Politica

Carceri sovraffollate, sveglia: fate uscire chi è in attesa di giudizio

Un terzo dei detenuti non ha sentenza definitiva, in virtù della presunzione d’innocenza non dovrebbero essere in carcere

© Africa images e swalls tramite Canva.com

Per la stragrande maggioranza dei politici che fanno finta di interessarsi delle carceri, specie sotto le feste, il lavoro sarebbe la chiave di volta. Il lavoro in carcere non rende forse liberi, come quando c’era quell’altro, ma sicuramente occupa il tempo, fa arrivare qualche euro e prepara al futuro. Queste banalità sono offerte da parlamentari in carica e/o altre figuri apicali della Repubblica italiana, tipo il presidente del Cnel e sono figlie della totale mancanza di pensiero liberale nel nostro paese: il lavoro viene prima di qualsiasi altra cosa, prima della salute e della libertà.

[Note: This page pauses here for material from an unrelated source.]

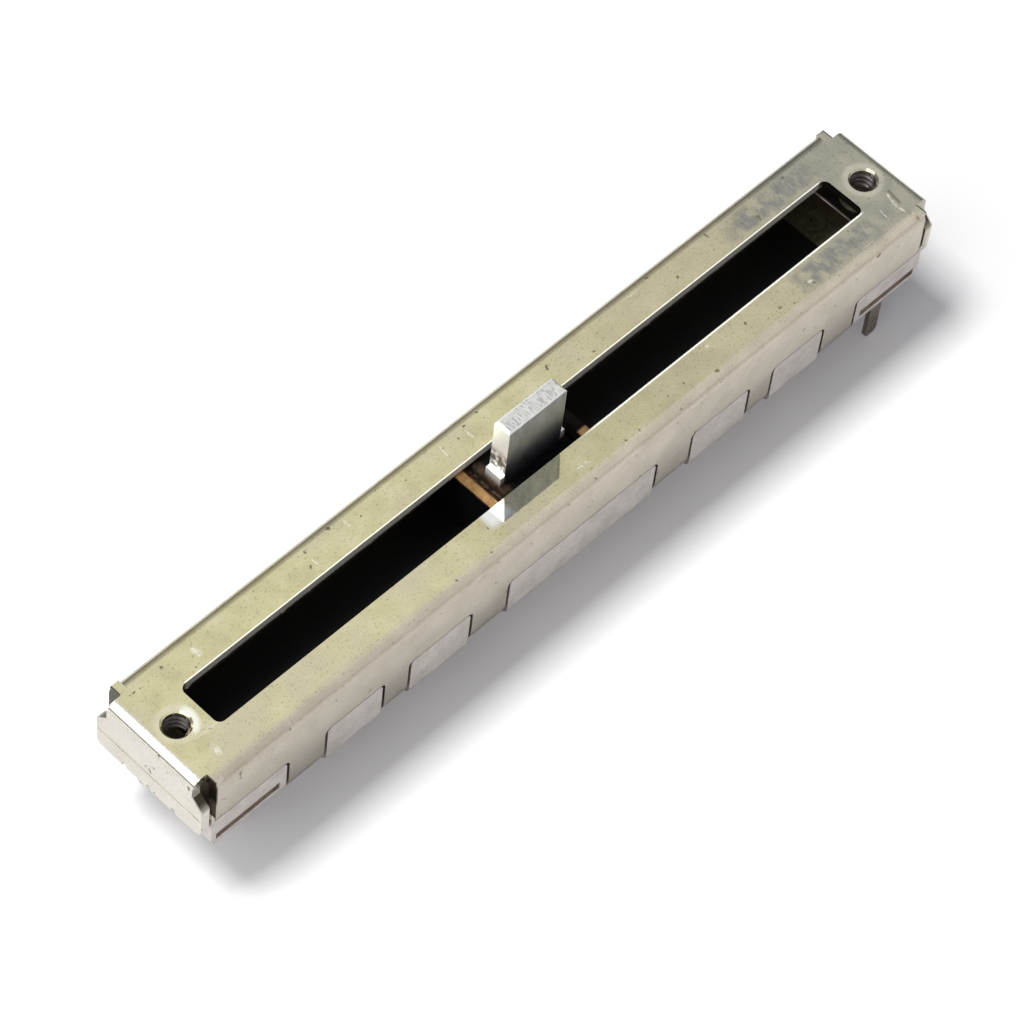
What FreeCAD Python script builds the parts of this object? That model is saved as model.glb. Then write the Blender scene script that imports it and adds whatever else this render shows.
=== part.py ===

Se in Italia il diritto alla salute nelle carceri fosse garantito molto probabilmente nel 2024 non avremmo registrato 89 suicidi nelle patrie galere – e tante altre nefandezze che ogni tanto emergono pubblicamente o che vengono raccontate a microfoni spenti.
Questo insistere sul lavoro in carcere come una delle possibili soluzioni cancella totalmente il problema dei problemi dell’amministrazione della giustizia (non solo in Italia naturalmente), in un mondo sempre meno violento, escludendo le zone di conflitto, dove anche in democrazia notoriamente più violente come gli Usa diminuiscono costantemente omicidi, e rapine, la stragrande maggioranza dell’attività legislativa si concentra sull’ampliamento delle maglie del diritto penale e sull’inasprimento delle pene.

Delitti e pene che, proprio perché di condotte criminali ce ne sono sempre meno, si concentrano su azioni che non causano vittime, tipo ballare in un bosco o fumare dell’erba (forse) psicoattiva, ricorrere alla maternità surrogata all’estero, fare ricerca su una blastociste prodotta in Italia o piantare un organismo geneticamente modificato.
Questi gius-lavoristi, con rispetto parlando, dovrebbero prima interrogarsi sul perché ci sono troppe persone in carcere e poi correre ai ripari. Va ripetuto fino alla nausea: un terzo dei detenuti non ha sentenza definitiva, in virtù della presunzione d’innocenza non dovrebbe quindi essere in carcere, certo si possono essere dei casi in cui le persone possono scappare, cancellare le prove o ripetere il reato, ma quante mai potranno essere tra quei 18mila? Basterebbe mandare ai domiciliari questi per tornare alla cosiddetta capienza regolamentare delle nostre carceri.

Va anche ricordato che un altro terzo (ma non è detto che non si tratti delle stesse persone) è in carcere per violazioni del testo unico sulle droghe incrociato con altre condotte criminali a esso connesse. Poi ci sono persone in carcere da una vita, pena non prevista dal nostro ordinamento per come comminata. Se tutto questo non si verificasse – tralascio le frescacce sull’invio alle comunità per “tossicodipendenti” (una terminologia da anni ’90) utili solo a giustificare la diversione di buona parte dei fondi dell’8×1000 agli amici degli amici, molto spesso preti di destra – e se si applicassero sistematicamente le cosiddette pene alternative, delle attuali 62mila ce ne resterebbero si e no 40mila.

Siccome non accade, e siccome né destra né sinistra hanno in loro un’oncia di liberalismo (anche se si contendono quella cagata di appellativo noto alla stampa come “garantismo”) quindi, per quanto vadano in chiesa la domenica non staranno dietro alla clemenza invocata dal Papa niente accadrà. Io confido che alla fine qualcuno che si assumerà le sua responsabilità, ma non al governo o in parlamento, lo si troverà e allora riderò.